2022年6月4日(後編)
前回に引き続き、阿武隈山地の石。
阿武隈変成岩にも色々あるようですが、今回探査したのは竹貫変成岩類。主に泥質片岩~片麻岩や、結晶質石灰岩から成ります。
そして竹貫変成岩類からは、ラテライト(Al、Feに富む陸源性の風化土壌)が原岩と考えられる、アルミナ質の特異な片麻岩が見いだされています。
今回は、その中にみられる、メチャクチャ見栄えのしない鉱物を投下していきます。
十字石 Staurolite
Fe1.5Al9Si4O22(OH)2
黄褐色の粒状結晶。なお矢印は一番目立つ粒を指してるだけで、黄褐色の粒はほぼ全て十字石でした。母岩は珪線石と柘榴石の混ざった片麻岩で、ほとんど石英を含みません。
岩石の研究する上では重要な標本でも、単純な鉱物標本としては何とも言えない感じ。
コランダム Corundum
Al2O3
コランダムの裂開面?らしきもの。以前の探査で数mm大の結晶は確認してるけど、これもコランダムなのかは微妙。

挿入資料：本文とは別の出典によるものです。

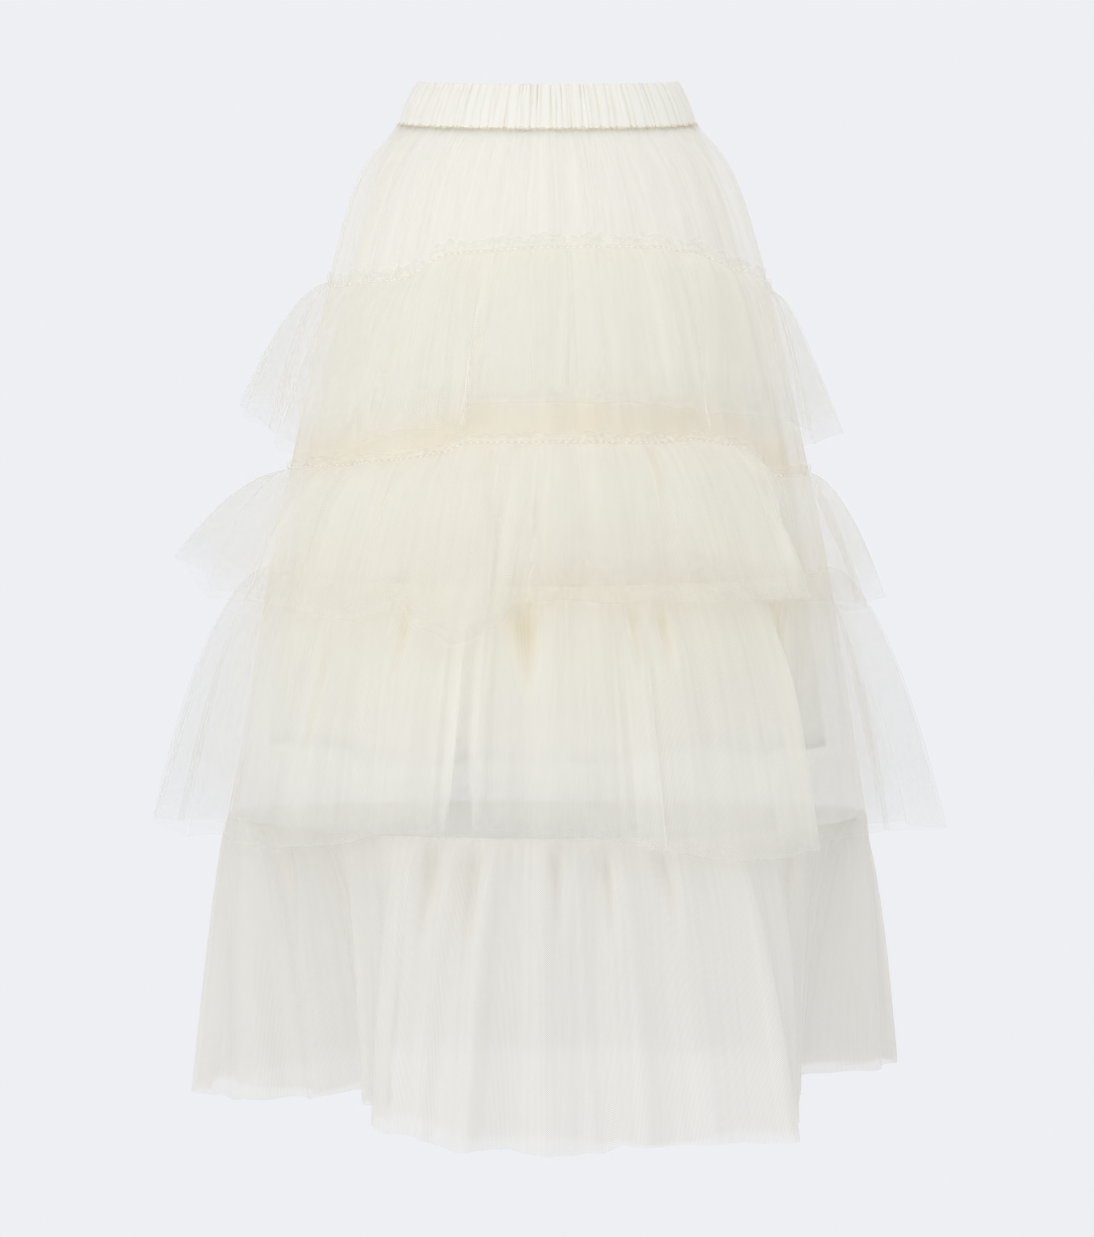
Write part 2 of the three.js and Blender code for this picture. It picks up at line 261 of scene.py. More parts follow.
def eased(rows, angle):
    """Reads a table that goes once round the skirt, easing from row to row."""
    rows = np.array(rows, float)
    at = np.append(rows[:, 0], rows[0, 0] + 360)
    values = np.vstack([rows[:, 1:], rows[:1, 1:]])
    degrees = np.degrees(angle) % 360
    last = np.searchsorted(at, degrees, side="right") - 1
    share = (degrees - at[last]) / (at[last + 1] - at[last])
    share = share * share * (3 - 2 * share)
    return tuple((values[last] + (values[last + 1] - values[last]) * share[:, None]).T)


def on_section(section, angle, line=None):
    """The reach and the drop of a section at each angle."""
    c, s = np.cos(angle), np.sin(angle)
    across = np.where(c < 0, section.left, section.right)
    through = np.where(s < 0, section.front, section.back)
    reach = 1 / np.hypot(c / across, s / through)
    if line:
        return reach, eased(line, angle)[0]
    middle_drop = np.where(s < 0, section.front_drop, section.back_drop)
    towards_middle = np.abs(reach * s / through)
    return reach, section.side_drop + towards_middle * (middle_drop - section.side_drop)


def down_through(levels, places):
    """Runs a smooth curve through levels of values and reads it at places, counted in levels."""
    levels = np.array(levels)
    ends = 2 * levels[0] - levels[1], 2 * levels[-1] - levels[-2]
    padded = np.vstack([ends[0][None], levels, ends[1][None]])
    first = np.clip(places.astype(int), 0, len(levels) - 2)
    t = (places - first)[:, None]
    a, b, c, d = (padded[first + k] for k in range(4))
    square = a - 2.5 * b + 2 * c - d / 2
    cube = 1.5 * (b - c) + (d - a) / 2
    return b + (c - a) / 2 * t + square * t**2 + cube * t**3


def wave(angle, count, seed):
    """A large wave round the skirt, from -1 to 1, unevenly spaced and unevenly deep."""
    drift = 0.8 * np.sin(3 * angle + seed) + 0.5 * np.sin(7 * angle + 2 * seed)
    return np.cos(count * angle + drift) * (0.8 + 0.2 * np.sin(5 * angle + seed))


def gathered(angle, down, count, seed):
    """Small folds with round ridges and narrow valleys, which lean and fade on their way down."""
    drift = 2.6 * np.sin(3 * angle + seed) + 1.7 * np.sin(8 * angle + 2 * seed)
    drift = drift + 1.1 * np.sin(17 * angle + 3 * seed) + 0.7 * np.sin(41 * angle + 5 * seed)
    lean = down * (1.8 * np.sin(4 * angle + 5 * seed) + 1.2 * np.sin(9 * angle + seed))
    ridge = np.abs(np.cos((count * angle + drift + lean) / 2))
    depth = 0.66 + 0.34 * np.sin(6 * angle + seed) * np.sin(13 * angle + 4 * seed + 2 * down)
    return (ridge - 0.64) * depth


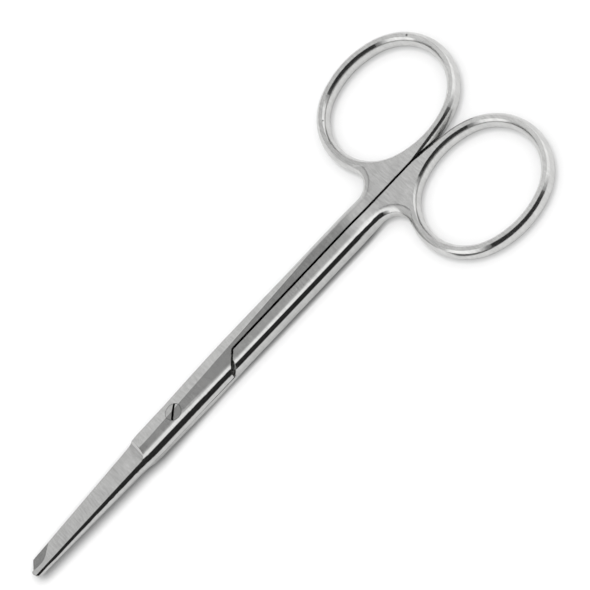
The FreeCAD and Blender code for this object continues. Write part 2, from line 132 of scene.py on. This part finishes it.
below_lamp = add_node(tree, "ShaderNodeMapRange", SMOOTH, Value=angle,
                      From_Min=math.radians(OPENING_TOP[0]), From_Max=math.radians(OPENING_TOP[1]))
sideways = add_node(tree, "ShaderNodeMath", {"operation": "ABSOLUTE"}, _0=to_rings)
sideways = add_node(tree, "ShaderNodeMath", {"operation": "MULTIPLY"}, _0=sideways, _1=OPENING_SHORTER)
turned_to_viewer = add_node(tree, "ShaderNodeMath", {"operation": "ARCTAN2"}, _0=to_viewer, _1=sideways)
in_front = add_node(tree, "ShaderNodeMapRange", SMOOTH, Value=turned_to_viewer,
                    From_Min=math.radians(OPENING_ENDS[0]), From_Max=math.radians(OPENING_ENDS[1]))
opening = add_node(tree, "ShaderNodeMath", {"operation": "MULTIPLY"}, _0=below_lamp, _1=in_front)
tent = add_node(tree, "ShaderNodeMix", {"data_type": "FLOAT"}, Factor=opening,
                A=tent, B=OPENING_DARK / TENT_PEAK)

mirrored_tent = add_node(tree, "ShaderNodeBackground", Color=tent, Strength=TENT_PEAK)
to_lamp = add_node(tree, "ShaderNodeVectorMath", {"operation": "DOT_PRODUCT"}, _0=direction, _1=LAMP_LEAN)
to_lamp = add_node(tree, "ShaderNodeMath", {"operation": "MAXIMUM"}, _0=to_lamp, _1=0.0)
soft_light = add_node(tree, "ShaderNodeMath", {"operation": "MULTIPLY"}, _0=to_lamp, _1=LAMP_LIGHT)
soft_lamp = add_node(tree, "ShaderNodeBackground", Color=(1, 1, 1, 1), Strength=soft_light)
plain_white = add_node(tree, "ShaderNodeBackground", Color=(1, 1, 1, 1), Strength=1.0)
ray = add_node(tree, "ShaderNodeLightPath")
light = add_node(tree, "ShaderNodeMixShader", _0=ray.outputs["Is Glossy Ray"], _1=soft_lamp, _2=mirrored_tent)
room = add_node(tree, "ShaderNodeMixShader", _0=ray.outputs["Is Camera Ray"], _1=light, _2=plain_white)
add_node(tree, "ShaderNodeOutputWorld", Surface=room)


# Table top: a matt white sheet, wide enough to fill every view. It keeps the pair's soft shadow, and a painted
# contact shadow deepens it where steel and paper touch. Round the rings, whose undersides are rounded, that
# shadow is painted lighter, and a dark patch, seen only in the steel, is a painted reflection in front of the
# shanks.
TABLE_SIZE = 3.0
RING_FROM, RING_TO = 0.050, 0.060      # X between which the shanks pass into the rings
BLADE_FROM, BLADE_TO = 0.012, -0.016   # and into the blades
TABLE_GLOW, RING_PAINTED_GLOW = 0.12, 0.35     # share of plain white that the camera sees beside shanks and rings; the larger is painted light on the rings' shadow
CONTACT_REACH = 0.0011                 # the painted contact shadow's width beside the shanks
BLADE_CONTACT_REACH = 0.0026           # and beside the blades, which lie flat on the sheet
CONTACT_TONE, RING_CONTACT_TONE = 0.10, 0.55     # how light the sheet is in its deepest painted shadow
SHADE_FULL, SHADE_GONE = 0.35, 0.97    # share of the sky in sight where that shadow is deepest, and gone
PAPER_COLOUR = "#F4F4F4"
PAPER_ROUGHNESS = 0.9
PAINTED_REFLECTION_EDGE = (-0.021, -0.025)           # Y between which the dark patch of painted reflection starts
PAINTED_REFLECTION_END = (0.056, 0.048)              # X between which it ends before the rings
PAINTED_REFLECTION_TONE = 0.04
NEARNESS = {"samples": 8}              # for the nodes that find how near another surface is


def linear(hex_colour):
    """An sRGB hex colour as the linear RGBA that Blender's shaders take."""
    values = [int(hex_colour[k:k + 2], 16) / 255 for k in (1, 3, 5)]
    return [v / 12.92 if v <= 0.04045 else ((v + 0.055) / 1.055) ** 2.4 for v in values] + [1.0]


bpy.ops.object.select_all(action="DESELECT")
bpy.ops.mesh.primitive_plane_add(size=TABLE_SIZE, location=(0, 0, 0))
table = bpy.context.object
table.name = "table_top"
paper = bpy.data.materials.new("matt white paper")
paper.use_nodes = True
tree = paper.node_tree
tree.nodes.clear()
place = add_node(tree, "ShaderNodeTexCoord")
spot = add_node(tree, "ShaderNodeSeparateXYZ", Vector=place.outputs["Object"])
tipward = add_node(tree, "ShaderNodeMapRange", SMOOTH, Value=spot.outputs["X"],
                   From_Min=BLADE_FROM, From_Max=BLADE_TO)
ringward = add_node(tree, "ShaderNodeMapRange", SMOOTH, Value=spot.outputs["X"],
                    From_Min=RING_FROM, From_Max=RING_TO)
# Painted contact shadow: the sheet's colour darkens near the steel, on top of the rendered shadow.
reach = add_node(tree, "ShaderNodeMapRange", Value=tipward, To_Min=CONTACT_REACH, To_Max=BLADE_CONTACT_REACH)
near = add_node(tree, "ShaderNodeAmbientOcclusion", NEARNESS, Distance=reach)
deepest = add_node(tree, "ShaderNodeMapRange", Value=ringward, To_Min=CONTACT_TONE, To_Max=RING_CONTACT_TONE)
painted_contact_shadow = add_node(tree, "ShaderNodeMapRange", Value=near.outputs["AO"],
                   From_Min=SHADE_FULL, From_Max=SHADE_GONE, To_Min=deepest, To_Max=1.0)
sheet = add_node(tree, "ShaderNodeMix", {"data_type": "RGBA", "blend_type": "MULTIPLY"},
                 Factor=1.0, A=linear(PAPER_COLOUR), B=painted_contact_shadow)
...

無色~帯桃色ですが、鉄スピネルや磁鉄鉱を包有して、ほとんど灰色っぽく見える。
珪線石 Sillimanite
Al2SiO5
ほぼ全体が珪線石の塊。
微小なものは広く産する珪線石ですが、こんな塊で出てくるというのは知らなかった。
白雲母の分解で生じたものだそうです。
寄りだとこんな感じ。このような繊維状の集合をフィブロライトと呼ぶそうです。
1cm程度のルーズな柘榴石が混ざって、豆大福みたいな感じの物もありました。